Risk Category Grade Justification
Supply Risk Medium Multiple global suppliers exist, but reliance on specific steel grades and forging capacity creates concentration risk. Logistics disruptions remain a moderate threat.
Price Volatility High Direct and high correlation to volatile steel and energy commodity markets. Supplier price adjustments are frequent (semi-annual or annual).
ESG Scrutiny Low Forging is energy-intensive, but the product itself is not a focus of ESG activism. Scrutiny is limited to standard labor practices and responsible sourcing.
Geopolitical Risk Medium Significant manufacturing capacity exists in the US and Europe, but a portion of the market relies on Asian imports, creating exposure to tariffs and trade disputes.
Technology Obsolescence Low The fundamental, proven design has remained relevant for over a century. Alternative joining methods are complementary, not direct replacements in most MRO scenarios.

Actionable Sourcing Recommendations

  1. Implement a Dual-Source Strategy. Consolidate 70-80% of North American spend with a Tier 1 supplier (e.g., RIDGID) to leverage volume for a target 5-8% cost reduction.

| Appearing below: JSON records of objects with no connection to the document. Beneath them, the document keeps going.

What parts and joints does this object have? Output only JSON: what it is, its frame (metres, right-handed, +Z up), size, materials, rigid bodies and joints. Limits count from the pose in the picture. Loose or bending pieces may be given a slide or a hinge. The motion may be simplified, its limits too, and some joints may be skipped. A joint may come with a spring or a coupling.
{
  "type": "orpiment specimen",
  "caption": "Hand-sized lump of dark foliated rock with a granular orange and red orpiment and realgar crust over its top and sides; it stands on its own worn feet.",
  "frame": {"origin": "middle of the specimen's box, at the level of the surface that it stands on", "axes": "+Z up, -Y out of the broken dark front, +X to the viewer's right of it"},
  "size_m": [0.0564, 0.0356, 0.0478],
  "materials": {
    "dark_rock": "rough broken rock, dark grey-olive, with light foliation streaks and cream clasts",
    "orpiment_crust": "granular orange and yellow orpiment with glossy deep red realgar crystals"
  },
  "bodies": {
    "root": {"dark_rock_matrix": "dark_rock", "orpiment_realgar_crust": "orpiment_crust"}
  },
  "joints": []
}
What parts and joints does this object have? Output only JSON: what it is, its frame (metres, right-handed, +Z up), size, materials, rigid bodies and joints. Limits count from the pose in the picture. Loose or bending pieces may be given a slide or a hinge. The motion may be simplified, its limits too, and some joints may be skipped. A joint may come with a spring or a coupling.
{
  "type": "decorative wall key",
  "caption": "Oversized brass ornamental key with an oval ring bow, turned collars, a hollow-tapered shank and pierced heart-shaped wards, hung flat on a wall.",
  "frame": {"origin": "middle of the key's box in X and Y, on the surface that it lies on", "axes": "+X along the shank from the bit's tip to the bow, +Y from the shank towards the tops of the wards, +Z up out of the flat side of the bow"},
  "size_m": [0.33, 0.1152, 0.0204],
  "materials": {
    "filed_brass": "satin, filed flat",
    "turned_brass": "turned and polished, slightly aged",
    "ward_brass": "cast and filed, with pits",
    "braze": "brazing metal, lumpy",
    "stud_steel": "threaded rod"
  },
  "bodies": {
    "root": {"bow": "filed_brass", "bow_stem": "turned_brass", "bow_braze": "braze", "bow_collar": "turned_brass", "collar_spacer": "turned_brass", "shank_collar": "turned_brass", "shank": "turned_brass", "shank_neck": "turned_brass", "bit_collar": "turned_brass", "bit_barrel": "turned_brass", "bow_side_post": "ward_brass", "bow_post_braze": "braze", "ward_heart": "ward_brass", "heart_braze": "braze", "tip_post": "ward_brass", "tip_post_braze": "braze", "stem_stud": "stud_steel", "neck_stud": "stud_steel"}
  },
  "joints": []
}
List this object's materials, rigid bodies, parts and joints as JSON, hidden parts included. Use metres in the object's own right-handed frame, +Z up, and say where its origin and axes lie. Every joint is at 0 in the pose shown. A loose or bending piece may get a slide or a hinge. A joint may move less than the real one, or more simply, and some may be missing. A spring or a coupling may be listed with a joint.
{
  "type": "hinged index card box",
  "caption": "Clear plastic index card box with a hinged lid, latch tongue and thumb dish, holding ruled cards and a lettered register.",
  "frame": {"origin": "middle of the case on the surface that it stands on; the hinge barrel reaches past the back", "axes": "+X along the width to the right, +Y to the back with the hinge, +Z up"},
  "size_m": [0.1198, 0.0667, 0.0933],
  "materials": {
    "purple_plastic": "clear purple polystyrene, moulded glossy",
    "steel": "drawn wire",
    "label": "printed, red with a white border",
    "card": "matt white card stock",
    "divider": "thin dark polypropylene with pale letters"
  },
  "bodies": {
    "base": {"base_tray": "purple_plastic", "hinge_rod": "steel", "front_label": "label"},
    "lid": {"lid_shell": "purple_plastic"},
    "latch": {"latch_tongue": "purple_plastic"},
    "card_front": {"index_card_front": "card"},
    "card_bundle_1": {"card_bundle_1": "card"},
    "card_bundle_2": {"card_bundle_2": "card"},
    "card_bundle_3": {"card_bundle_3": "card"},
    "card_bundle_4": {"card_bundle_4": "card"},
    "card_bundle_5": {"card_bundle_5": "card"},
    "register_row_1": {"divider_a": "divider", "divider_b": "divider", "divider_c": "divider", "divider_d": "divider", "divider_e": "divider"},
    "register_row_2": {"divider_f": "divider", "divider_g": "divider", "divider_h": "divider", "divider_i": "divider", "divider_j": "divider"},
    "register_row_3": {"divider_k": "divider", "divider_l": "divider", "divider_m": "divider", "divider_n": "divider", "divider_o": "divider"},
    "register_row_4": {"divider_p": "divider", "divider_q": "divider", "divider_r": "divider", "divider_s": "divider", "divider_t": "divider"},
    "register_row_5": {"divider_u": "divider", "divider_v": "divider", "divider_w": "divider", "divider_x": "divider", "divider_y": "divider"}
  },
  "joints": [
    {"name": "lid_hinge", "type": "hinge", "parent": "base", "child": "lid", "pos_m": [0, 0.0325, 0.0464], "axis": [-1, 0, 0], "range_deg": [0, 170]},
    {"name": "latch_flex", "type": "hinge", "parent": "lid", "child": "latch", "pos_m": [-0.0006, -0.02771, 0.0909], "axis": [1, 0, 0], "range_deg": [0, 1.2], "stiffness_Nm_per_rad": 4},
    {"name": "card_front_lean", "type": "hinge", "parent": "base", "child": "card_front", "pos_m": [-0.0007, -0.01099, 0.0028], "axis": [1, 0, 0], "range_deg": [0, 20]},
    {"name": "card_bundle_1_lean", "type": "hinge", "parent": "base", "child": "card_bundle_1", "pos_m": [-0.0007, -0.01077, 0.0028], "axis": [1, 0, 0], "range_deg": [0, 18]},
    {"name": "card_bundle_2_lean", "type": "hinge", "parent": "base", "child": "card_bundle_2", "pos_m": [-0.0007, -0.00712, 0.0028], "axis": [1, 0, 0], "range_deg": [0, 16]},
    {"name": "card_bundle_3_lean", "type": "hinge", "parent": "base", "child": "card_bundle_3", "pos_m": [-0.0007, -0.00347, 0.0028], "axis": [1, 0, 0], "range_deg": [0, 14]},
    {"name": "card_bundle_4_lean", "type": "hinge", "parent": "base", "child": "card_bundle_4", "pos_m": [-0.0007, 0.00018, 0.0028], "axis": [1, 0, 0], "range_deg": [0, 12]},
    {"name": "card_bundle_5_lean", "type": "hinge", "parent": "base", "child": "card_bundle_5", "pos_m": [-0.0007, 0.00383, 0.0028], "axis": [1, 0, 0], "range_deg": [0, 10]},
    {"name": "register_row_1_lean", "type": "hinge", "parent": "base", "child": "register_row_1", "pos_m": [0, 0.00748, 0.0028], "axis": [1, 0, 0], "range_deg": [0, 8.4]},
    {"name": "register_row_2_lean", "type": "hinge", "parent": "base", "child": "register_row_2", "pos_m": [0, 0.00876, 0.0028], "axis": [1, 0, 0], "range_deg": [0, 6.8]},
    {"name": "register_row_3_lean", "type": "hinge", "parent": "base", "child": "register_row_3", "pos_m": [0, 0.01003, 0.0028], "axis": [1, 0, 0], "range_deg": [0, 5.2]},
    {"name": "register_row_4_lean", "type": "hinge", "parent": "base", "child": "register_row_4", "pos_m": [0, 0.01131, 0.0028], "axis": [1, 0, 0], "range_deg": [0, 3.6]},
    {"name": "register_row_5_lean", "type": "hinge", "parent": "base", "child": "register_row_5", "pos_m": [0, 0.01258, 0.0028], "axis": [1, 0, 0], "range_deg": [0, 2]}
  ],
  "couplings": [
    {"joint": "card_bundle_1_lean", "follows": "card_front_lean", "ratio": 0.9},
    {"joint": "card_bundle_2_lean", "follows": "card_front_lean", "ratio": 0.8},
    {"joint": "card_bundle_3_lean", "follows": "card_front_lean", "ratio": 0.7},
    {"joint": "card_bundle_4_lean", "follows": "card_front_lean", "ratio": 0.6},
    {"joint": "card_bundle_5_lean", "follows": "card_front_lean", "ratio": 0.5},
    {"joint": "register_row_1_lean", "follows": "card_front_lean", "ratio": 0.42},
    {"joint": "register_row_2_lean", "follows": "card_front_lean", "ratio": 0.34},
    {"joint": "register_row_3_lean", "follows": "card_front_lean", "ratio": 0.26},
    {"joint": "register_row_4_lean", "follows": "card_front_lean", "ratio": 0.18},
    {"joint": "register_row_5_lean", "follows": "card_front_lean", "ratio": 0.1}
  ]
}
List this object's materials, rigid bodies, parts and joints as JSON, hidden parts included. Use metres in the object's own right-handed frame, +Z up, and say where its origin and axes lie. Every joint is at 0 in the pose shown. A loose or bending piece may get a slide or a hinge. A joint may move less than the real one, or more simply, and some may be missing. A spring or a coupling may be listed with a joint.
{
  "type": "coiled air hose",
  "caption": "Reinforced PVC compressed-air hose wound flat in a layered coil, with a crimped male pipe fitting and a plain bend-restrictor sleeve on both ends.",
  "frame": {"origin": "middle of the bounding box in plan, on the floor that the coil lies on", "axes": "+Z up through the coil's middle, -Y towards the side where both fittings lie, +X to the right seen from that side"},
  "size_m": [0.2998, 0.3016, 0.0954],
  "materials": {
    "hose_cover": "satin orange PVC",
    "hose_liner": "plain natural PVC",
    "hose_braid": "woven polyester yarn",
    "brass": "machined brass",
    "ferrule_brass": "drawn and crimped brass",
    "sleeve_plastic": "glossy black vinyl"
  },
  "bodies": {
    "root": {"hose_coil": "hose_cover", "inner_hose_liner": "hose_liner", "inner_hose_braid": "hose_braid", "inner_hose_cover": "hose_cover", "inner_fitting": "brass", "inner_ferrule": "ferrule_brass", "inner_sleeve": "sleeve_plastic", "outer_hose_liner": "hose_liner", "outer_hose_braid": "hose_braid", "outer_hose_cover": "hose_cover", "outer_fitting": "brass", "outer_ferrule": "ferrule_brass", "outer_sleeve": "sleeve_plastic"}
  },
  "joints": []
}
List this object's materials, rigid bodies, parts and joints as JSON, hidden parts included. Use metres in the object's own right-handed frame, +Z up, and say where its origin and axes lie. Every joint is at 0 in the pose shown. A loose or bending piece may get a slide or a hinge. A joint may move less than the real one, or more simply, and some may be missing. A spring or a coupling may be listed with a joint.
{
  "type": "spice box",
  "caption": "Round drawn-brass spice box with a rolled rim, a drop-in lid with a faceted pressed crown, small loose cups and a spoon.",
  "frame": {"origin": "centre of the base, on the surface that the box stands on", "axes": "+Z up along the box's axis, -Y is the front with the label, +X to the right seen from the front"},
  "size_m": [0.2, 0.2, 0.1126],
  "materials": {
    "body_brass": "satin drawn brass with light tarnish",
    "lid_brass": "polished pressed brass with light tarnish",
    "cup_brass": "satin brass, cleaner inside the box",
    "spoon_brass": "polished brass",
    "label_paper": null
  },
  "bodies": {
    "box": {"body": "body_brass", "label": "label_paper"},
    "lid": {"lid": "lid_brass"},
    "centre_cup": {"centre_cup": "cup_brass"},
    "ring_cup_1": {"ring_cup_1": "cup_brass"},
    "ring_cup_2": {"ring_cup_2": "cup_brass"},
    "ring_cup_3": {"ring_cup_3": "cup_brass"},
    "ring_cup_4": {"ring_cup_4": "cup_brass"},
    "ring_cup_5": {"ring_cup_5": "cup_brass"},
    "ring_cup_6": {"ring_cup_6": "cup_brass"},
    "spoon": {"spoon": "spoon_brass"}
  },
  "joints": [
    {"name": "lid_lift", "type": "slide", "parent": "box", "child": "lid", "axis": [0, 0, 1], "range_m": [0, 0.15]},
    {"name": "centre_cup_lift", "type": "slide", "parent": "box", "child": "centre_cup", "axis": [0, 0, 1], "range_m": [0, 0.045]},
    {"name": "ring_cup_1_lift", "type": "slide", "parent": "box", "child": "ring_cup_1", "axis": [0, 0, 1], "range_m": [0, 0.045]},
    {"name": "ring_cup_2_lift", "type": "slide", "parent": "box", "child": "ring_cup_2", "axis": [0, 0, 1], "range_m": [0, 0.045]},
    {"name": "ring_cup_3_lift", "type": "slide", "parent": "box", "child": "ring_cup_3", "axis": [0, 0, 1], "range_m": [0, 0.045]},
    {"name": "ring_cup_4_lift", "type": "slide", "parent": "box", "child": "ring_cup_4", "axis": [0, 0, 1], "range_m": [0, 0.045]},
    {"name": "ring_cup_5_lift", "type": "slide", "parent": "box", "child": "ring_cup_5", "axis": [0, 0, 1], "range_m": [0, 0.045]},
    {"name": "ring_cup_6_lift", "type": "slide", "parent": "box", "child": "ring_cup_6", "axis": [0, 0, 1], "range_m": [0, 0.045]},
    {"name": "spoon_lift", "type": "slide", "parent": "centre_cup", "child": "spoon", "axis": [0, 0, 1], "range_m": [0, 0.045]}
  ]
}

Concurrently, award the remaining 20-30% to a high-quality secondary supplier (e.g., Channellock, Klein Tools) to ensure supply continuity, foster competition, and gain access to specialized tools. This balances cost optimization with critical risk mitigation.

  2. Mandate a TCO Analysis for Critical Applications. For high-usage MRO environments, shift evaluation criteria from unit price to Total Cost of Ownership (TCO). Pilot a program comparing a premium, lifetime-warranty brand against a lower-cost alternative, tracking replacement frequency and labor downtime over 12 months. This data-driven approach will justify standardizing on higher-quality tools where they deliver a net reduction in long-term operational expense.